Verse 10: And at even the Holy Ghost fell upon Paul, and he prophesied, saying, Behold in the last days the God of Peace shall dwell in the cities, and the inhabitants thereof shall be numbered; and in the seventh numbering of the people, their eyes shall be opened, and the glory of their inheritance shine forth before them. And nations shall come up to worship on the Mount that testifieth of the patience and long suffering of a servant of the Lord.

Verse 11: And in the latter days there shall be wars and rumours of wars; and a king shall rise up, and his sword shall be for the healing of the nations, and his peace-making shall abide, and the glory of his kingdom a wonder among princes.

Verse 13: And it came to pass that certain of the Druids came unto Paul privately, and showed by their rites and ceremonies they were descended from the Jews which escaped from bondage in the land of Egypt, and the apostle believed these things, and he gave them the kiss of peace.

Verse 14: And Paul abode in his lodgings three months, confirming in the faith and preaching Christ continually.

Verse 15: And after these things Paul and his brethren departed from Raphinus, and sailed unto Atium in Gaul.

Verse 16: And Paul preached in the Roman garrisons and among the people, exhorting all men to repent and confess their sins.

Verse 17: And there came to him certain of the Belgae to enquire of him of the new doctrine, and of the man Jesus; and Paul opened his heart unto them, and told them all things that had befallen him, how be it that Christ Jesus came into the world to save sinners; and they departed, pondering among themselves upon the things which they had heard.

Verse 18: And after much preaching and toil Paul and his fellow labourers passed into Helvetia, and came unto Mount Pontius Pilate, where he who condemned the Lord Jesus dashed himself down headlong, and so miserably perished.

Verse 19: And immediately a torrent gushed out of the mountain and washed his body broken in pieces into a lake.

Verse 20: And Paul stretched forth his hands upon the water, and prayed unto the Lord, saying, O Lord God give a sign unto all nations that here Pontius Pilate, which condemned thine only-begotten Son, plunged down headlong into the pit.

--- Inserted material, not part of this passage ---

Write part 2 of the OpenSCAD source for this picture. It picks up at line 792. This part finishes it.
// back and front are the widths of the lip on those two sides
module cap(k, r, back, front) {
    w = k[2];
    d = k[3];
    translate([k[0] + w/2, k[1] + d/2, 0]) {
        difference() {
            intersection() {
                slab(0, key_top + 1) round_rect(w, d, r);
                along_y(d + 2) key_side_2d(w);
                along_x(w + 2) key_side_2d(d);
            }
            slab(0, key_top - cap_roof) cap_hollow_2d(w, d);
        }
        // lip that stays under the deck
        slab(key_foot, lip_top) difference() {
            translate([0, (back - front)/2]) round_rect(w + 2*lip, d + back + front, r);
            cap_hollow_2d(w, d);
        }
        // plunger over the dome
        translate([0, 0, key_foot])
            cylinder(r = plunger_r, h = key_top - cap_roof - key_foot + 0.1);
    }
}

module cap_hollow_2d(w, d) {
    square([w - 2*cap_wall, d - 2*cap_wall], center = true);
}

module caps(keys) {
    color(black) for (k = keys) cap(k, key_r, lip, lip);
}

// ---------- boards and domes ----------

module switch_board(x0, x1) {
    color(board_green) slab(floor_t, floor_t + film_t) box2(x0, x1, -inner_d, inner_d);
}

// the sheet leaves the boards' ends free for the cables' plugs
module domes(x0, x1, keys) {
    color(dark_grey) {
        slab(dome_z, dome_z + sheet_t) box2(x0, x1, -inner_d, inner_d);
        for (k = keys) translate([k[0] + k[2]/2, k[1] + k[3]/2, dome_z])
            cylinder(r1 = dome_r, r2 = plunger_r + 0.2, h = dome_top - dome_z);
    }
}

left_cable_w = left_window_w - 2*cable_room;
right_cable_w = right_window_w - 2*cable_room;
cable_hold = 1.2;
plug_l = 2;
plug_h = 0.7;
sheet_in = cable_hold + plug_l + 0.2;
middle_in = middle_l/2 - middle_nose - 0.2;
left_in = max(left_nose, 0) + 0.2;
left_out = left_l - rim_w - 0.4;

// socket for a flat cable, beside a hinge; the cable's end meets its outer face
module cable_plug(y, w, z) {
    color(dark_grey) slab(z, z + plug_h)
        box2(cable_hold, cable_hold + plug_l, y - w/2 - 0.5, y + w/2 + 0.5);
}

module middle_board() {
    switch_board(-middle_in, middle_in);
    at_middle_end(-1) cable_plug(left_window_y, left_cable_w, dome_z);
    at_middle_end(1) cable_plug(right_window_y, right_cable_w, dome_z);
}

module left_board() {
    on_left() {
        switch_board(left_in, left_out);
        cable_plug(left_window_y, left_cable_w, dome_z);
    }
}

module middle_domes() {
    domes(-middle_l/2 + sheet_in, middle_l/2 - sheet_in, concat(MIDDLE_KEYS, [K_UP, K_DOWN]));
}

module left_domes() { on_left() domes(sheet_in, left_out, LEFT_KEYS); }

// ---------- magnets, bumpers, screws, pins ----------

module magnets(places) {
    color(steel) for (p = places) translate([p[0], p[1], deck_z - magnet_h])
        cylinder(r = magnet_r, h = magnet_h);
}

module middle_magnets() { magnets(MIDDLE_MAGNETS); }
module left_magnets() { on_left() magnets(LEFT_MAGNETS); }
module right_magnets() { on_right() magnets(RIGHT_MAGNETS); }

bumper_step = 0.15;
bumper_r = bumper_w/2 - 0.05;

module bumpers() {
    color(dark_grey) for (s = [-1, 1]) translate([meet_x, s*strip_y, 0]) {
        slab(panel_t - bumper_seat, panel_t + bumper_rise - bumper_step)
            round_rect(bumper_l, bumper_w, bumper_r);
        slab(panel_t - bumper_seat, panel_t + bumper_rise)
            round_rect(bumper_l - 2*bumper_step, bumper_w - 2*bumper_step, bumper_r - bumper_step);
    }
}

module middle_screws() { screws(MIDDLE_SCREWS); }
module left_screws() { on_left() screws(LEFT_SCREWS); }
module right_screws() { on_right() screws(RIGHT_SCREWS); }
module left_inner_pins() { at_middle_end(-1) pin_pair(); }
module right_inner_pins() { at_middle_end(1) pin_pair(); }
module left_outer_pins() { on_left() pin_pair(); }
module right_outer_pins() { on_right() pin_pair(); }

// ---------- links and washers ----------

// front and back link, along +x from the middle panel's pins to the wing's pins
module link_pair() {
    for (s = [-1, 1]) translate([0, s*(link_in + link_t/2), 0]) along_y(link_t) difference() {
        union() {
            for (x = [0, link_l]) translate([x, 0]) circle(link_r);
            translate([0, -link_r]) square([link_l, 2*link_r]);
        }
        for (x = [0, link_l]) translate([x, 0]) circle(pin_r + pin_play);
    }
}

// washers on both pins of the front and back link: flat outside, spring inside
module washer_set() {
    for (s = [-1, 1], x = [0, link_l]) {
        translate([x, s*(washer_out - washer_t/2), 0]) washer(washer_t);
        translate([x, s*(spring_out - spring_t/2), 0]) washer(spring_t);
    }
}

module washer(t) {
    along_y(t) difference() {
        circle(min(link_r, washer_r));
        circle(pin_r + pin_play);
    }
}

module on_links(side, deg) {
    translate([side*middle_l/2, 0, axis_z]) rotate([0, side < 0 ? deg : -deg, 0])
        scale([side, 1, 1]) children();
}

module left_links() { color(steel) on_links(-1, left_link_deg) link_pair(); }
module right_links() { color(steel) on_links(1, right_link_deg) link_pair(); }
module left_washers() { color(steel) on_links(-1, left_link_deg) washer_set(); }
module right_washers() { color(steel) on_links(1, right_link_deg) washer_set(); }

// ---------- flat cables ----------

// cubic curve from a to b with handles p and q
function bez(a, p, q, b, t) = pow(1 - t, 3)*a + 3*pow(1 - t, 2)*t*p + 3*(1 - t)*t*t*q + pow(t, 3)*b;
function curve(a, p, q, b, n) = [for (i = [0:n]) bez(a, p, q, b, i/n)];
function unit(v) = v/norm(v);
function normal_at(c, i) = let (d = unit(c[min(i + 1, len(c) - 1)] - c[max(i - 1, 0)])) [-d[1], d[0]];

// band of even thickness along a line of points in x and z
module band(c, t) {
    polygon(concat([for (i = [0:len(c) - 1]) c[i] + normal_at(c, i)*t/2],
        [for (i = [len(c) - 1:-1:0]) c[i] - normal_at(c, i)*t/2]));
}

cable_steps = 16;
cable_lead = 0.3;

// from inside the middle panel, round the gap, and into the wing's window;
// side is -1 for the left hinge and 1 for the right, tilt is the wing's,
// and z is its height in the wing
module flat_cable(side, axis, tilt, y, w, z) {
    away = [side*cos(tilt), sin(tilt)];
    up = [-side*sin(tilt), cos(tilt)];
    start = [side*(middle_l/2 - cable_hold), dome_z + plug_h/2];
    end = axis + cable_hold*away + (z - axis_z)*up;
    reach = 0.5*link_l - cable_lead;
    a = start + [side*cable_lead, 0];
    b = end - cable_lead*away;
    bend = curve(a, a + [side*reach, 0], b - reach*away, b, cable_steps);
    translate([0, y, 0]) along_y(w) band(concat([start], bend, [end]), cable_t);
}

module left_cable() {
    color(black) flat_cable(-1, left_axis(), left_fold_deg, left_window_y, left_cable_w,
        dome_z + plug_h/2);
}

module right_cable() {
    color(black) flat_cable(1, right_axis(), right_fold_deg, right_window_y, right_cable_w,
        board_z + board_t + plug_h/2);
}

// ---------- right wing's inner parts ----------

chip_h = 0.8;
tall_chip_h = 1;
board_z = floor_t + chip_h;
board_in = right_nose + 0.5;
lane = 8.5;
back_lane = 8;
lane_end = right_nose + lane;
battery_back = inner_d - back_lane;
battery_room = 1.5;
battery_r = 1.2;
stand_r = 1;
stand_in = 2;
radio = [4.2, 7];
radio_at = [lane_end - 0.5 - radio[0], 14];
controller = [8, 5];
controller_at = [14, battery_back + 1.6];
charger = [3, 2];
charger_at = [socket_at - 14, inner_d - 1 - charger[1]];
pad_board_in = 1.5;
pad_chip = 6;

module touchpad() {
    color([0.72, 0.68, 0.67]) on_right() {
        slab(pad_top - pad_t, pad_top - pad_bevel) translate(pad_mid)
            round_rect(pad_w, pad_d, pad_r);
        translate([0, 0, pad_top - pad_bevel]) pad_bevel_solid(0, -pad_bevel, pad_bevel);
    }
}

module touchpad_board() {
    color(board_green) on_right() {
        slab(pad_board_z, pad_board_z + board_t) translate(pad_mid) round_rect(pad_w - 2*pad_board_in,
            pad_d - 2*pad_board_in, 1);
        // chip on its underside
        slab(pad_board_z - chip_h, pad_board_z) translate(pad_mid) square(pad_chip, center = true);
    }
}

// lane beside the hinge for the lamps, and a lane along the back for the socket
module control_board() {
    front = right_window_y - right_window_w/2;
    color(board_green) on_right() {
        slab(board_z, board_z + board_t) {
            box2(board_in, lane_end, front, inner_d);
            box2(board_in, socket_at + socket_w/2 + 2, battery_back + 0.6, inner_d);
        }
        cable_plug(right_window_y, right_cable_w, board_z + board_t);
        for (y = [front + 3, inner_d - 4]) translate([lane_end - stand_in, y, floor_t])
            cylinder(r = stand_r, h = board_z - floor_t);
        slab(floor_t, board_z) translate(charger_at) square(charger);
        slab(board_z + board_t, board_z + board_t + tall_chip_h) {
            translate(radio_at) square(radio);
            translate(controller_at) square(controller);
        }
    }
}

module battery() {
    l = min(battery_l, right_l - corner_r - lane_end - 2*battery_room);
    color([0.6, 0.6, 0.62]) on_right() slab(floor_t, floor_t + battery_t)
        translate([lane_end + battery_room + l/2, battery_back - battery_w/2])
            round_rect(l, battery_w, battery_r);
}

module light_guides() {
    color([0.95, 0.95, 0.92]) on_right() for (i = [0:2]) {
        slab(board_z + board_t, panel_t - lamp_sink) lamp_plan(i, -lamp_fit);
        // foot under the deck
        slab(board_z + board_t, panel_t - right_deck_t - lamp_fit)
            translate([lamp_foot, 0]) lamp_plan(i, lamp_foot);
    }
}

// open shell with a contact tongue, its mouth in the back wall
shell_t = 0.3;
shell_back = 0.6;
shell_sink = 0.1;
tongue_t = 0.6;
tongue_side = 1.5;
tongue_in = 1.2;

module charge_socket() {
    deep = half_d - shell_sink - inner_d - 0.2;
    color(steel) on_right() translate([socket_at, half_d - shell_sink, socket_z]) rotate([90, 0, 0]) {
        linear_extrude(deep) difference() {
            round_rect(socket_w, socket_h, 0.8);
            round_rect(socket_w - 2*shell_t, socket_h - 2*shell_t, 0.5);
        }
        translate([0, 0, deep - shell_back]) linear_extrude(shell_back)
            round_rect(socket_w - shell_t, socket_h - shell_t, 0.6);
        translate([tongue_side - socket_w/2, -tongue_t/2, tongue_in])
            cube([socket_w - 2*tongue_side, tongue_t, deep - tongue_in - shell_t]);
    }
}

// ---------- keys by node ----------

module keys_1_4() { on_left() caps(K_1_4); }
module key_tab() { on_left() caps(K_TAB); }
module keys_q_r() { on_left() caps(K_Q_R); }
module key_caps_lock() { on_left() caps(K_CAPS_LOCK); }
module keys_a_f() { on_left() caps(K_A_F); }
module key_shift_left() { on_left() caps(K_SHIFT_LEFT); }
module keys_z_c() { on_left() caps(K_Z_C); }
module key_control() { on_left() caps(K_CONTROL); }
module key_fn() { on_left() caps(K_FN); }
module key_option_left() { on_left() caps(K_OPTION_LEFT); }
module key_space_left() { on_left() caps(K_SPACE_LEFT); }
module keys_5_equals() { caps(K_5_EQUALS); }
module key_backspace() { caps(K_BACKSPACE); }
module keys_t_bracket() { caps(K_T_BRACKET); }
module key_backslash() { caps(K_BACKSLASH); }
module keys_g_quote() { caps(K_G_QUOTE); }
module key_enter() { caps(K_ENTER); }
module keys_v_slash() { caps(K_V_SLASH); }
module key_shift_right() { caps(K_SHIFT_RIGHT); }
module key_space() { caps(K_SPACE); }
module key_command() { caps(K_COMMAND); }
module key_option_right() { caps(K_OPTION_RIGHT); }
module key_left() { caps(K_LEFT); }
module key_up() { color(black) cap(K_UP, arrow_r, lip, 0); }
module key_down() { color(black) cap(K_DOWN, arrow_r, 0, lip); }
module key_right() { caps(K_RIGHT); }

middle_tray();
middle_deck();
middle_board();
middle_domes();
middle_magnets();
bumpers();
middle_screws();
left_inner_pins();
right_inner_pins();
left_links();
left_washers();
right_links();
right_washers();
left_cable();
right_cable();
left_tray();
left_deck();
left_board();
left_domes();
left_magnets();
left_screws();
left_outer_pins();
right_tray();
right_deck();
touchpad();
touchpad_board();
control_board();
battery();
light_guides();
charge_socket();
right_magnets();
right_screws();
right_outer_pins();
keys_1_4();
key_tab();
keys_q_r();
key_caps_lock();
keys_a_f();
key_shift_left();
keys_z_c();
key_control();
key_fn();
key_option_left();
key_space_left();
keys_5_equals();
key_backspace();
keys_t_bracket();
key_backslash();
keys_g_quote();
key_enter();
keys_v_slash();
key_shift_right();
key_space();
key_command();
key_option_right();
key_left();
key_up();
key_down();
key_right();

Verse21: And while Paul was yet speaking, behold there came a great earthquake, and the face of the waters was changed, and the form of the lake like unto the Son of Man hanging in an agony upon the cross.

Verse 22: And a voice came out of heaven saying, Even Pilate hath escaped the wrath to come, for he washed his hands before the multitude at the blood-shedding of the Lord Jesus.

Verse23: When, therefore, Paul and those that were with him saw the earthquake, and heard the voice of the angel, they glorified God, and were mightily strengthened in the spirit.

Verse 24: And they journeyed and came to Mount Julius, where stood two pillars, one on the right hand and one on the left hand, erected by Caesar Augustus.

Verse 25: And Paul, filled with the Holy Ghost, stood up between the two pillars, saying, Men and brethren, these stones which ye see this day shall testify of my journey hence; and verily I say, they shall remain until the outpouring of the spirit upon all nations, neither shall the way be hindered throughout all generations.

Verse 26: And they went forth and came unto Illyricum, intending to go by Macedonia into Asia, and grace was found in all the churches; and they prospered and had peace. Amen.

Comments and Observations

In their visits to Gaul and Britain, the apostles and early disciples followed long-established trade-routes from Palestine westwards -- Cyrene, Crete, the Aegean, Syracuse, Rome, Marseilles, and from here on to Britain by the way of the ancient tin-traders, as described by Diodorus Siculus. There is much evidence and traditions of Joseph of Arimathea, Zaccheus, and other early men of God having sojourned at places along this route -- Marseilles, Rocamadour, Limoges. Thus, as mentioned by author J.W. Taylor in his fascinating book, The Coming of the Saints, this ancient trade route became the "pilgrims' way" of the earliest gospel period.

Paul obviously made use of this great trade route -- as well as the comprehensive network of Roman roads throughout the Empire. In his Epistle to the Romans (15:24) he promised to call at Rome when on his way to Spain. According to Strabo, the term Spain (Iberia) formerly included territory as far east as the Rhone River. A strong Israelite colony had existed in Spain for many centuries prior to the Christian era.